> [Brief]:
Everything from the line containing "points = [vertex.co" down to the line containing "NODES[node].hide_render = NODES[node].hide_viewport" is to be returned exactly; include both boundary lines and leave out all others.

** Start Given data **

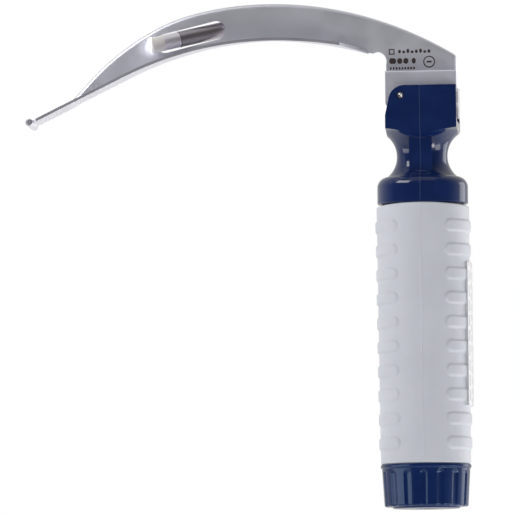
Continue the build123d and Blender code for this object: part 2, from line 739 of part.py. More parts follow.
def write_parts():
    """Build every piece and write it under its node's name."""
    os.makedirs("parts", exist_ok=True)
    lamp_pieces = build_lamp()
    pieces = {
        "base_cap": base_cap(),
        "cap_contact_plate": cap_contact_plate(),
        "base_spring": coil(4.6, 0.45, CAP_FLOOR + 0.5, PACK_LOW_Z - 0.6, 6),
        "grip_sleeve": grip_sleeve(),
        "grip_label": grip_label(),
        "battery_tube": battery_tube(),
        "yoke_head": yoke_head(),
        "hinge_pin": hinge_pin(),
        "contact_plunger": contact_plunger(),
        "plunger_spring": coil(1.55, 0.2, ROD_TOP_Z + 1.1, ROD_TOP_Z + 8.0, 6),
        "plunger_bush": plunger_bush(),
        "centre_conductor": centre_conductor(),
        "return_strip": return_strip(),
        "blade_sheet": blade_sheet(),
        "heel_block": heel_block(),
        "heel_contact": heel_contact(),
        "heel_contact_bush": heel_contact_bush(),
        "heel_label": heel_label(),
        "lamp_lead_tube": lead_path(LEAD_R) - lamp_pieces["lamp_socket"],
        "cartridge_frame": cartridge_frame(),
        "cartridge_links": cartridge_links(),
        "top_terminal": top_terminal(),
        "bottom_terminal": bottom_terminal(),
    }
    pieces.update(lamp_pieces)
    pieces.update(detent_parts())
    for i, place in enumerate(cell_places()):
        pieces[f"battery_{i + 1}"] = cell(*place)
    for node, shape in pieces.items():
        save(node, shape)


write_parts()
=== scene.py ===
from math import asin, atan2, cos, hypot, pi, radians, sin

import bmesh
import bpy
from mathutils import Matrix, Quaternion, Vector


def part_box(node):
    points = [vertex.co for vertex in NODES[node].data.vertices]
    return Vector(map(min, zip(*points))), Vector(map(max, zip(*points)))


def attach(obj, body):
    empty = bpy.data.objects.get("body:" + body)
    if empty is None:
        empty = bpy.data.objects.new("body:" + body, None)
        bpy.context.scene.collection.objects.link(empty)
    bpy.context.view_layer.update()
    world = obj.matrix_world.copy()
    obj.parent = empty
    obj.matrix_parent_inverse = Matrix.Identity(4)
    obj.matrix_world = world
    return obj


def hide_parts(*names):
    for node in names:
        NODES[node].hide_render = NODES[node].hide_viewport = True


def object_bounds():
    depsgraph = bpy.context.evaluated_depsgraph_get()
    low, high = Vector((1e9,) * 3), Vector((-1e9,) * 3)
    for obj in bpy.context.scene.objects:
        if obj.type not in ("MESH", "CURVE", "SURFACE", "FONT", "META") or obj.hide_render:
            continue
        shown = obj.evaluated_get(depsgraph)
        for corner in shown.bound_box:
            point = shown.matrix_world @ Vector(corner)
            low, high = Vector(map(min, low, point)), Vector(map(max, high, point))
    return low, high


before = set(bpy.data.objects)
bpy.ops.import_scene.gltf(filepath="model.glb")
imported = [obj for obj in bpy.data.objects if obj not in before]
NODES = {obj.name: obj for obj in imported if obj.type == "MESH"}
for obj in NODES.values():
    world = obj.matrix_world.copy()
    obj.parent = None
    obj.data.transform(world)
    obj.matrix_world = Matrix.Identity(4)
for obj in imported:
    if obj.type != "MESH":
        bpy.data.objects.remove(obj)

MM = 0.001
CAD_LOW, CAD_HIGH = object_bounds()

# ---- Camera and light ----
CAMERA_DISTANCE = 2.5
CAMERA_AZIMUTH = radians(4.5)
CAMERA_ELEVATION = radians(-3.9)
CAMERA_ROLL = radians(0.64)
VIEW_WIDTH = 0.1591
SENSOR = 36.0
AIM_OFFSET = Vector((2.05, 0.0, -0.2)) * MM
FLOOR_DROP = 0.45

# ---- Grip sleeve ----
RIDGES = 10
RIDGE_PITCH = 7.43 * MM
RIDGE_TOP_GAP = 7.0 * MM
RIDGE_HALF_H = 2.1 * MM
RIDGE_EDGE = 0.36
RIDGE_SPAN = radians(60)
RIDGE_PROUD = 0.46 * MM
GRIP_WALL_R = 12.6 * MM
GRIP_TAPER = 0.45 * MM
GRIP_ARCH = 0.65 * MM
SEAM_HALF = 0.2 * MM
SEAM_PROUD = 0.13 * MM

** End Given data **

> [Answer to this problem]:
    points = [vertex.co for vertex in NODES[node].data.vertices]
    return Vector(map(min, zip(*points))), Vector(map(max, zip(*points)))


def attach(obj, body):
    empty = bpy.data.objects.get("body:" + body)
    if empty is None:
        empty = bpy.data.objects.new("body:" + body, None)
        bpy.context.scene.collection.objects.link(empty)
    bpy.context.view_layer.update()
    world = obj.matrix_world.copy()
    obj.parent = empty
    obj.matrix_parent_inverse = Matrix.Identity(4)
    obj.matrix_world = world
    return obj


def hide_parts(*names):
    for node in names:
        NODES[node].hide_render = NODES[node].hide_viewport = True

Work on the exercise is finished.